Instructions to follow: Each line below that contains "metres" counts once; report the total and nothing more.

— begin Working data —

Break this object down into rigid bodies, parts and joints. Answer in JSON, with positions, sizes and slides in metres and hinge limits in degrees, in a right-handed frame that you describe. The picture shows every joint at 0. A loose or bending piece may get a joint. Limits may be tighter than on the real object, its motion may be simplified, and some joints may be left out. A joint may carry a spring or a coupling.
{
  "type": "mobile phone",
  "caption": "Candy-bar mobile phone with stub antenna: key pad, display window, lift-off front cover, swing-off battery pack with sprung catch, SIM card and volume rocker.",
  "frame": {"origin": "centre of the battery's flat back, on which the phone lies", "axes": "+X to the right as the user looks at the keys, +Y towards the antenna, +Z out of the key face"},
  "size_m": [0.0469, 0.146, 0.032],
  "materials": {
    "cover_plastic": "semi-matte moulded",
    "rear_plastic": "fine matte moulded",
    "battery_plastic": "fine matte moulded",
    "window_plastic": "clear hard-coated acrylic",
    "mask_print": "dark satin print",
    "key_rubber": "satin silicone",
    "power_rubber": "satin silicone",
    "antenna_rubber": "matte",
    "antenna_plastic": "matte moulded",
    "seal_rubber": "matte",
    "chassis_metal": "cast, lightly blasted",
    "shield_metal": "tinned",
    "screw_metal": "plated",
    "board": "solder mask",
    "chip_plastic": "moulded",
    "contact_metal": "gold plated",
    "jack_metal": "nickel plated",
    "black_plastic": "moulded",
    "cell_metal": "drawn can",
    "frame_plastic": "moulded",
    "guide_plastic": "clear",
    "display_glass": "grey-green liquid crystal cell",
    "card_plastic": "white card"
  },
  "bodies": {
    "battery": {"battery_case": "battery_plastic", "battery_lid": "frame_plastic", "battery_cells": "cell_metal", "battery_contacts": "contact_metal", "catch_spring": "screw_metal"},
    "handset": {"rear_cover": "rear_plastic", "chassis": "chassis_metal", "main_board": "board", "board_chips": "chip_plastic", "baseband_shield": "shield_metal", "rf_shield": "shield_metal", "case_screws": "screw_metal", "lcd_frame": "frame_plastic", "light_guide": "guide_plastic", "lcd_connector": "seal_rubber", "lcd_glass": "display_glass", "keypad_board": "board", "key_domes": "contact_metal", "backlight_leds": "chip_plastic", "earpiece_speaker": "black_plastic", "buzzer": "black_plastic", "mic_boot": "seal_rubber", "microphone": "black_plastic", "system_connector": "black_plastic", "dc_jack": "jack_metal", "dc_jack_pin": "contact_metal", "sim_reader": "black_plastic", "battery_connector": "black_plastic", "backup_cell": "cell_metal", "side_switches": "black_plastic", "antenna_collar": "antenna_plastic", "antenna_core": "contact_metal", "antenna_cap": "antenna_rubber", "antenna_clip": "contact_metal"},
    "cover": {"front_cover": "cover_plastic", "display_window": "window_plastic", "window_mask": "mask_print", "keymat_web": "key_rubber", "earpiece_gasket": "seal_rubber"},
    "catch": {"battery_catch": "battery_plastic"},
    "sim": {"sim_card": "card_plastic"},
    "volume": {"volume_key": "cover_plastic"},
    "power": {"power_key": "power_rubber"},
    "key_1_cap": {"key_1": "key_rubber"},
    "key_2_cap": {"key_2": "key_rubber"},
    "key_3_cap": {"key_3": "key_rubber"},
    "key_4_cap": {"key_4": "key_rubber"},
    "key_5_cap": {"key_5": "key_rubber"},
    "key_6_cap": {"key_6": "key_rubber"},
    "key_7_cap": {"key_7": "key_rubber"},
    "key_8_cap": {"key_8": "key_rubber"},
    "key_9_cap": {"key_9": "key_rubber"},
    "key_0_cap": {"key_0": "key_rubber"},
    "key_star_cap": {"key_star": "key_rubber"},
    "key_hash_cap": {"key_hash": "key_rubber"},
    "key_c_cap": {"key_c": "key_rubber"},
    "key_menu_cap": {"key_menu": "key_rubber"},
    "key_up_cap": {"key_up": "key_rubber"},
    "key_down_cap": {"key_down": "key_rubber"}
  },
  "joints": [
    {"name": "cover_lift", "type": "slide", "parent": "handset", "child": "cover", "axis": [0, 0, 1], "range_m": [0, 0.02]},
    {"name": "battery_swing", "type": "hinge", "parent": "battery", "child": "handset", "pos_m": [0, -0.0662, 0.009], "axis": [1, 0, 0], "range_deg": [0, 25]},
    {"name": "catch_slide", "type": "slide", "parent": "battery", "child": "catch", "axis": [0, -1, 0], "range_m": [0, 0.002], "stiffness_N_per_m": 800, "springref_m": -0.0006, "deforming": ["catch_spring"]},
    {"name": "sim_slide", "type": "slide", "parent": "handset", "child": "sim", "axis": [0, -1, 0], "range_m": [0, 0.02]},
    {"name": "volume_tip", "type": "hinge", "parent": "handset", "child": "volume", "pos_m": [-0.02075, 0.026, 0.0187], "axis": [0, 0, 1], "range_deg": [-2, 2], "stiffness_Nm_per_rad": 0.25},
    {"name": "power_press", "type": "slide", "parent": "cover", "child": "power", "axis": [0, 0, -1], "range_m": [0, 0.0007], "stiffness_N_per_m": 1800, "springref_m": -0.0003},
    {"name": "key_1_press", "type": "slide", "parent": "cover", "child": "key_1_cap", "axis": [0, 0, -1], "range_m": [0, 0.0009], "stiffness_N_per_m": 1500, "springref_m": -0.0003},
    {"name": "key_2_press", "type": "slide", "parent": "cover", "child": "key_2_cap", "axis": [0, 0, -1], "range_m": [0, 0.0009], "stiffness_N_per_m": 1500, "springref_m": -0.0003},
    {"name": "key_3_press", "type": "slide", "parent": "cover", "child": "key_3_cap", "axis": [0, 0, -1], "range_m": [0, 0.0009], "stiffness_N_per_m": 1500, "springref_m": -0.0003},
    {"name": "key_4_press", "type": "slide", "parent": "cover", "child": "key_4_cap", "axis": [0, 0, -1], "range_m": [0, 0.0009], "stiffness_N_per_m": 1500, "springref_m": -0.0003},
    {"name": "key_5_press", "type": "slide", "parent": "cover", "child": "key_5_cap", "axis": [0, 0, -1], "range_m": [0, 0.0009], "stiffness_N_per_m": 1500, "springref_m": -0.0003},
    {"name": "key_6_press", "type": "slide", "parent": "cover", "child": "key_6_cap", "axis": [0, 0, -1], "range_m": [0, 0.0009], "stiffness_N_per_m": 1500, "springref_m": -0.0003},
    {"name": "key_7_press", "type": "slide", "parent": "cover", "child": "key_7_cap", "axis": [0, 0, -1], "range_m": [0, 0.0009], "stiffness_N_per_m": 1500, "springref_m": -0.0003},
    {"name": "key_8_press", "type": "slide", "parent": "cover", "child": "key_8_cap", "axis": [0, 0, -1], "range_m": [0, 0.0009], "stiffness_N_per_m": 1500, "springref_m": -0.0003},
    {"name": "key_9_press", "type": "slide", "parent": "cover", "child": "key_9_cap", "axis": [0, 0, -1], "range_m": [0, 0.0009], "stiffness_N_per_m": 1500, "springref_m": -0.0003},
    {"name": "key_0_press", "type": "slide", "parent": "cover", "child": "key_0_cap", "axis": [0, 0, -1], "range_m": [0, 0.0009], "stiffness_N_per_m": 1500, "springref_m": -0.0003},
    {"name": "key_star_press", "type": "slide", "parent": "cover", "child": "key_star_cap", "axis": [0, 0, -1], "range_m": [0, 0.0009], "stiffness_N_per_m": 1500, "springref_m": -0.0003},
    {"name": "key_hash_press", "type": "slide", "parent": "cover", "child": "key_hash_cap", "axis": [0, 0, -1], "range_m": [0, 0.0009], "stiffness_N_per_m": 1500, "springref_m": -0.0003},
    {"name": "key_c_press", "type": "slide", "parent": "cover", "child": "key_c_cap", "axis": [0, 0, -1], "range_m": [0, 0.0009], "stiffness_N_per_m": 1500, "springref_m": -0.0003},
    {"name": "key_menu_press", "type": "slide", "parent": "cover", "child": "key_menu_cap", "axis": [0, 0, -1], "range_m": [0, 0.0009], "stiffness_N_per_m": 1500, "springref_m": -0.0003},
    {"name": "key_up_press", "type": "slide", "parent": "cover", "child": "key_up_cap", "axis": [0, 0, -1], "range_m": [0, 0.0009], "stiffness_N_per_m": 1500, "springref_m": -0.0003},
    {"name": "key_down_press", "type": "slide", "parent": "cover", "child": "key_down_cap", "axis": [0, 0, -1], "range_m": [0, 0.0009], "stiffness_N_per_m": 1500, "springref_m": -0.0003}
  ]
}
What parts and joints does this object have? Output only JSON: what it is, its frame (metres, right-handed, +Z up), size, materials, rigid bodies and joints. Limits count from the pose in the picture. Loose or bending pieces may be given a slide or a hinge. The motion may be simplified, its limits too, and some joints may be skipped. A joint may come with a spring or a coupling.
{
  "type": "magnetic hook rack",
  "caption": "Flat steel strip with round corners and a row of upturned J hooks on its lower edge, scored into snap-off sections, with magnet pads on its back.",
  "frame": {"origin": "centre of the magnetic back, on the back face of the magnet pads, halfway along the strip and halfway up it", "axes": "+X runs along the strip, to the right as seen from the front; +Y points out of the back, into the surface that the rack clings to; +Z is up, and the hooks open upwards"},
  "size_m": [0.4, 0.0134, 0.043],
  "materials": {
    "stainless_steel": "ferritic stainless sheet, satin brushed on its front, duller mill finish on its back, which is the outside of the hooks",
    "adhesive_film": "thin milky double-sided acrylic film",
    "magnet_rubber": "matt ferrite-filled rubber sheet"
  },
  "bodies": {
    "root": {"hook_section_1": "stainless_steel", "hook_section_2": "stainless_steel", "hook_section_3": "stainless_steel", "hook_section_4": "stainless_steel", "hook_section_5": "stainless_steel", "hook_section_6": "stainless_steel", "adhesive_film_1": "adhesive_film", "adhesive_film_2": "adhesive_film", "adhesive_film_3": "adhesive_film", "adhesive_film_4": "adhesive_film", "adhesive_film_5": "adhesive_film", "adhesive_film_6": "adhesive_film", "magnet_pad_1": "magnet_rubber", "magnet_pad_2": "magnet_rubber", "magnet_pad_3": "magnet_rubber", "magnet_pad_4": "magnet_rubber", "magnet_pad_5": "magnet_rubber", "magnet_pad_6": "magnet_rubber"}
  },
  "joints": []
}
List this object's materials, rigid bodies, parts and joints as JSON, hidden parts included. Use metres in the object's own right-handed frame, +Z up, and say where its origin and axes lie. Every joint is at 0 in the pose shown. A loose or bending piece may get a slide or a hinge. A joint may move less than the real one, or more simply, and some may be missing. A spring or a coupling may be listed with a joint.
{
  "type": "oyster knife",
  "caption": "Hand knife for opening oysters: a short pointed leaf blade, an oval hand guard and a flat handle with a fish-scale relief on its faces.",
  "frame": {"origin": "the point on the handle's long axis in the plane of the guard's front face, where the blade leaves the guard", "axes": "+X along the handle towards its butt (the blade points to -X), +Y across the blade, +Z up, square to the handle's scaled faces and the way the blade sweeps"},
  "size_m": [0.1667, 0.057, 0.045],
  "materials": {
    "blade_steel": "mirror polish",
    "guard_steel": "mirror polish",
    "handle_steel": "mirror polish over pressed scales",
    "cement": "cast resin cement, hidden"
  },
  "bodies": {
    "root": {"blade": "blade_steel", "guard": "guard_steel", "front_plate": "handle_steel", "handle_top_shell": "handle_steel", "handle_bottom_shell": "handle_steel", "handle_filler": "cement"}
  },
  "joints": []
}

— end Working data —

Task answer: 3